* begin Provided material *

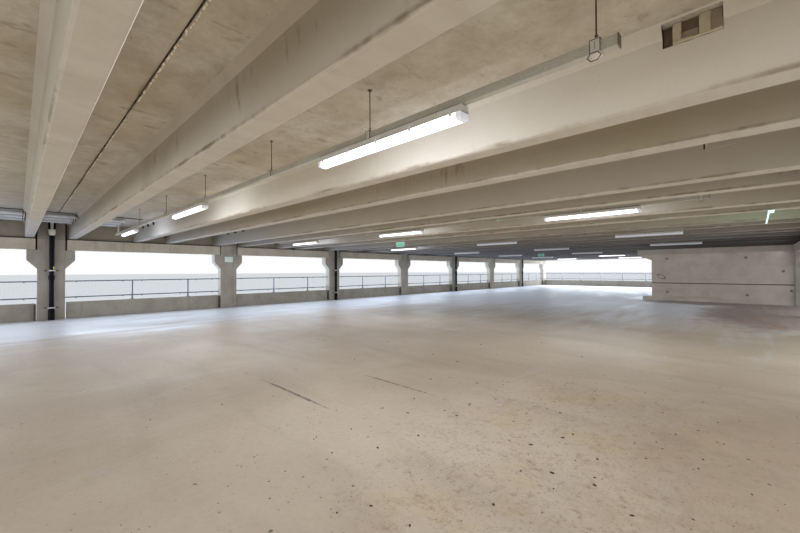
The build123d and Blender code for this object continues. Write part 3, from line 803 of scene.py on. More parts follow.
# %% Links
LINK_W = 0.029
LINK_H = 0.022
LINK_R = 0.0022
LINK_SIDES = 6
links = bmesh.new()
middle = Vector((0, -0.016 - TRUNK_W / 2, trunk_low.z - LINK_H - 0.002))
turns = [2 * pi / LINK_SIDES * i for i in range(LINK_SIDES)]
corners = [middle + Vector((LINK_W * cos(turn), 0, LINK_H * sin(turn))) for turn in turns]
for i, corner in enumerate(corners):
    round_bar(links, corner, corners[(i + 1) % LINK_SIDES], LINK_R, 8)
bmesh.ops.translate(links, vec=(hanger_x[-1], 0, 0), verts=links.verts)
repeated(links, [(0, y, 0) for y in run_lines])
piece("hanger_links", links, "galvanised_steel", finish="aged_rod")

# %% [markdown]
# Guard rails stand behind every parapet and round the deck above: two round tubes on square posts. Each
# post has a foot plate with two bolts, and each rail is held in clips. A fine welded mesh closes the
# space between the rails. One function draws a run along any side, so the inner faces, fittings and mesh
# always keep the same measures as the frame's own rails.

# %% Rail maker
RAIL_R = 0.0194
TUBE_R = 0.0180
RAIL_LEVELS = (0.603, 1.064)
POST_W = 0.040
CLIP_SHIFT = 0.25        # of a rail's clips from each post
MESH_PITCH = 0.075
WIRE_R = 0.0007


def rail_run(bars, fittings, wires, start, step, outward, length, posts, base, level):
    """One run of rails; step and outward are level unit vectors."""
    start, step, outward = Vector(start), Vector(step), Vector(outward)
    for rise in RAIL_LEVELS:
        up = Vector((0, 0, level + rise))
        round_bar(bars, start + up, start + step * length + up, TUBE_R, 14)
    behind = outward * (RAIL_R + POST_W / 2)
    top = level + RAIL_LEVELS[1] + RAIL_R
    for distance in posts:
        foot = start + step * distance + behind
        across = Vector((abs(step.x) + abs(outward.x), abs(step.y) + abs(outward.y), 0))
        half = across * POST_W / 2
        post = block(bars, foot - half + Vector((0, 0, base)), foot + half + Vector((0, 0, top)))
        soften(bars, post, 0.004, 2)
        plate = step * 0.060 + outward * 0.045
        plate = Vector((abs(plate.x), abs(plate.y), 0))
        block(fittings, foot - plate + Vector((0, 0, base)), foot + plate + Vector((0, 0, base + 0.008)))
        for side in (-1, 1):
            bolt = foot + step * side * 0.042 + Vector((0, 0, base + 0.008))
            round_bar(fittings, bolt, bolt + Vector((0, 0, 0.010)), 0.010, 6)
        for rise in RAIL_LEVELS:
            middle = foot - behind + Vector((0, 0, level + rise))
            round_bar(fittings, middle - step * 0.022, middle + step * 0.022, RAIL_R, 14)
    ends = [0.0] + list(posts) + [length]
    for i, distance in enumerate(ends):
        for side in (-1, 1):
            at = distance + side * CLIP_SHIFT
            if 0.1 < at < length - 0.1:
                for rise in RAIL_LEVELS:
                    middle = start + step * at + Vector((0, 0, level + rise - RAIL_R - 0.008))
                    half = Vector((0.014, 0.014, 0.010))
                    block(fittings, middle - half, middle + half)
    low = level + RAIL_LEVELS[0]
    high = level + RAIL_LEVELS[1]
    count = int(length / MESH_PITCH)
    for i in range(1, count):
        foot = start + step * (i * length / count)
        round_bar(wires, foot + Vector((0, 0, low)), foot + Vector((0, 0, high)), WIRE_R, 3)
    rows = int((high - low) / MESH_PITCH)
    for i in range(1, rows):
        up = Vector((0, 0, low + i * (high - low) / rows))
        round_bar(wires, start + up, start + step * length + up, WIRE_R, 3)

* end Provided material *

§ **Problem to work on**:
Write the whole listing out again. Keep every line exactly as it is.

§ **The solution**:
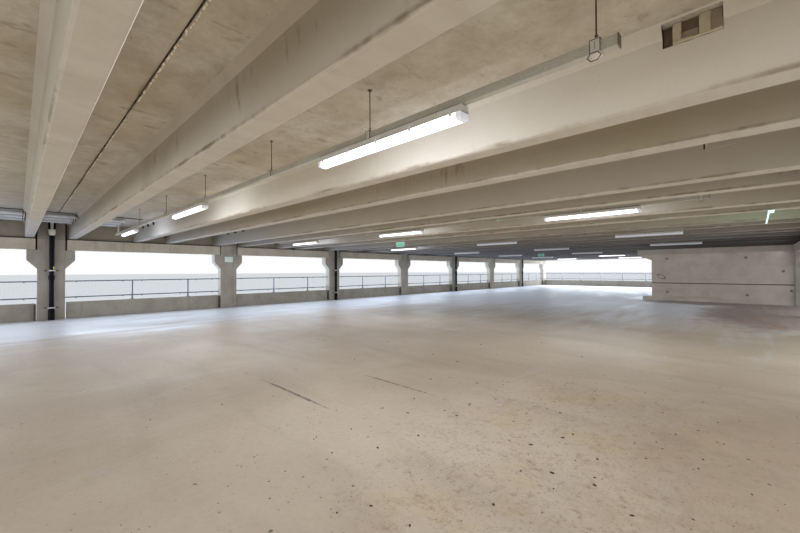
The build123d and Blender code for this object continues. Write part 3, from line 803 of scene.py on. More parts follow.
# %% Links
LINK_W = 0.029
LINK_H = 0.022
LINK_R = 0.0022
LINK_SIDES = 6
links = bmesh.new()
middle = Vector((0, -0.016 - TRUNK_W / 2, trunk_low.z - LINK_H - 0.002))
turns = [2 * pi / LINK_SIDES * i for i in range(LINK_SIDES)]
corners = [middle + Vector((LINK_W * cos(turn), 0, LINK_H * sin(turn))) for turn in turns]
for i, corner in enumerate(corners):
    round_bar(links, corner, corners[(i + 1) % LINK_SIDES], LINK_R, 8)
bmesh.ops.translate(links, vec=(hanger_x[-1], 0, 0), verts=links.verts)
repeated(links, [(0, y, 0) for y in run_lines])
piece("hanger_links", links, "galvanised_steel", finish="aged_rod")

# %% [markdown]
# Guard rails stand behind every parapet and round the deck above: two round tubes on square posts. Each
# post has a foot plate with two bolts, and each rail is held in clips. A fine welded mesh closes the
# space between the rails. One function draws a run along any side, so the inner faces, fittings and mesh
# always keep the same measures as the frame's own rails.

# %% Rail maker
RAIL_R = 0.0194
TUBE_R = 0.0180
RAIL_LEVELS = (0.603, 1.064)
POST_W = 0.040
CLIP_SHIFT = 0.25        # of a rail's clips from each post
MESH_PITCH = 0.075
WIRE_R = 0.0007


def rail_run(bars, fittings, wires, start, step, outward, length, posts, base, level):
    """One run of rails; step and outward are level unit vectors."""
    start, step, outward = Vector(start), Vector(step), Vector(outward)
    for rise in RAIL_LEVELS:
        up = Vector((0, 0, level + rise))
        round_bar(bars, start + up, start + step * length + up, TUBE_R, 14)
    behind = outward * (RAIL_R + POST_W / 2)
    top = level + RAIL_LEVELS[1] + RAIL_R
    for distance in posts:
        foot = start + step * distance + behind
        across = Vector((abs(step.x) + abs(outward.x), abs(step.y) + abs(outward.y), 0))
        half = across * POST_W / 2
        post = block(bars, foot - half + Vector((0, 0, base)), foot + half + Vector((0, 0, top)))
        soften(bars, post, 0.004, 2)
        plate = step * 0.060 + outward * 0.045
        plate = Vector((abs(plate.x), abs(plate.y), 0))
        block(fittings, foot - plate + Vector((0, 0, base)), foot + plate + Vector((0, 0, base + 0.008)))
        for side in (-1, 1):
            bolt = foot + step * side * 0.042 + Vector((0, 0, base + 0.008))
            round_bar(fittings, bolt, bolt + Vector((0, 0, 0.010)), 0.010, 6)
        for rise in RAIL_LEVELS:
            middle = foot - behind + Vector((0, 0, level + rise))
            round_bar(fittings, middle - step * 0.022, middle + step * 0.022, RAIL_R, 14)
    ends = [0.0] + list(posts) + [length]
    for i, distance in enumerate(ends):
        for side in (-1, 1):
            at = distance + side * CLIP_SHIFT
            if 0.1 < at < length - 0.1:
                for rise in RAIL_LEVELS:
                    middle = start + step * at + Vector((0, 0, level + rise - RAIL_R - 0.008))
                    half = Vector((0.014, 0.014, 0.010))
                    block(fittings, middle - half, middle + half)
    low = level + RAIL_LEVELS[0]
    high = level + RAIL_LEVELS[1]
    count = int(length / MESH_PITCH)
    for i in range(1, count):
        foot = start + step * (i * length / count)
        round_bar(wires, foot + Vector((0, 0, low)), foot + Vector((0, 0, high)), WIRE_R, 3)
    rows = int((high - low) / MESH_PITCH)
    for i in range(1, rows):
        up = Vector((0, 0, low + i * (high - low) / rows))
        round_bar(wires, start + up, start + step * length + up, WIRE_R, 3)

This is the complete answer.